Philip Dowson (1924-2014) was born in South Africa. He served with the Navy in the Second World War, prior to which he studied maths for a year at Oxford, and following which he read art history at Cambridge. After attending the Architectural Association he joined the offices of Ove Arup, and in 1963 was a founding partner of Arup Associates, along with Sir Ove Arup, Ronald Hobbs and Derek Sugden. He later became the chief architect, and designed a number of renowned university buildings. Concrete Quarterly states the Sir Thomas White Building to be a classic in the Arup oeuvre, a perfection of the concrete theme developed at Leckhampton House, Corpus Christi, Cambridge, 1963-4, the Wolfson Bulding, Somerville College, Oxford, 1966-7, both listed at Grade II, and Boulton House, Trinity Hall, Cambridge. Dowson retired as a senior partner from Arup in 1990, and in 1993 was elected President of the Royal Academy of Arts.
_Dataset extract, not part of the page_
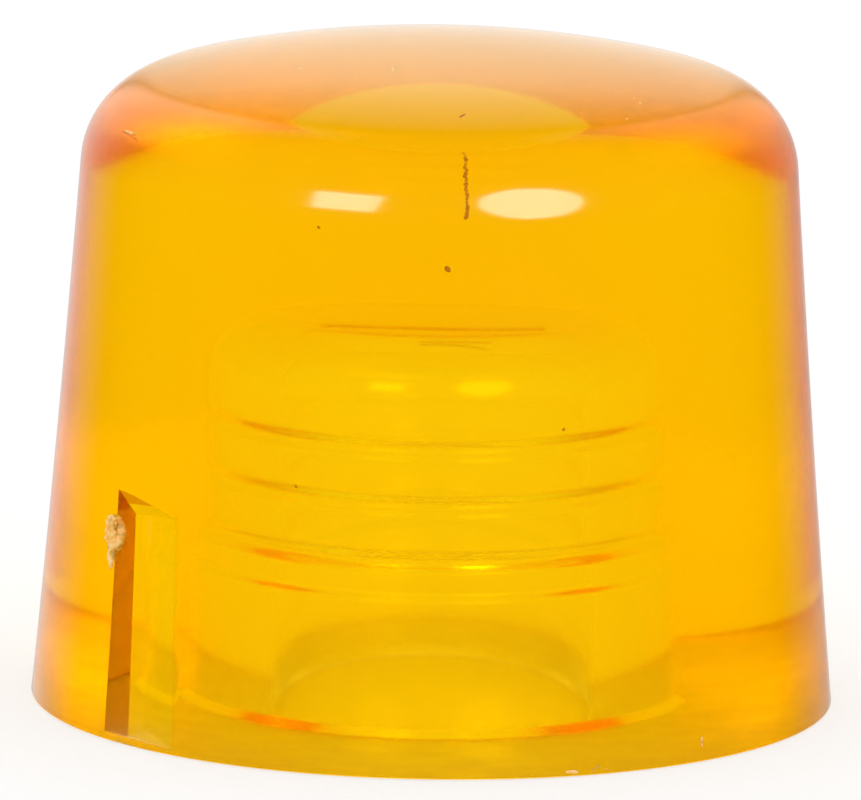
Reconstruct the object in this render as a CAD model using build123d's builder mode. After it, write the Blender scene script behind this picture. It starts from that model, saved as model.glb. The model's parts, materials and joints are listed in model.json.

He was appointed CBE in 1969, and knighted in 1980.

Reasons for Listing


The Sir Thomas White Building, 1972-5, by Philip Dowson of Arup Associates, is listed at Grade II for the following principal reasons:

* Architectural interest: a striking and assured composition characterised by the elegant, high-quality concrete frame, detailed to a high standard, carefully planned and loosely following the college quadrangle tradition;
* Interiors: the bedrooms retain good-quality built-in furniture, including unusual sliding lattice screens;
* Intactness: the building has undergone very little alteration;
* Significance of the architect: Arup Associates is an important post-war practice, and the building represents the refinement of a series of buildings designed by Philip Dowson, one of the firm’s founding members;
* Group value: with the many other listed buildings at St John’s College, and the wider area.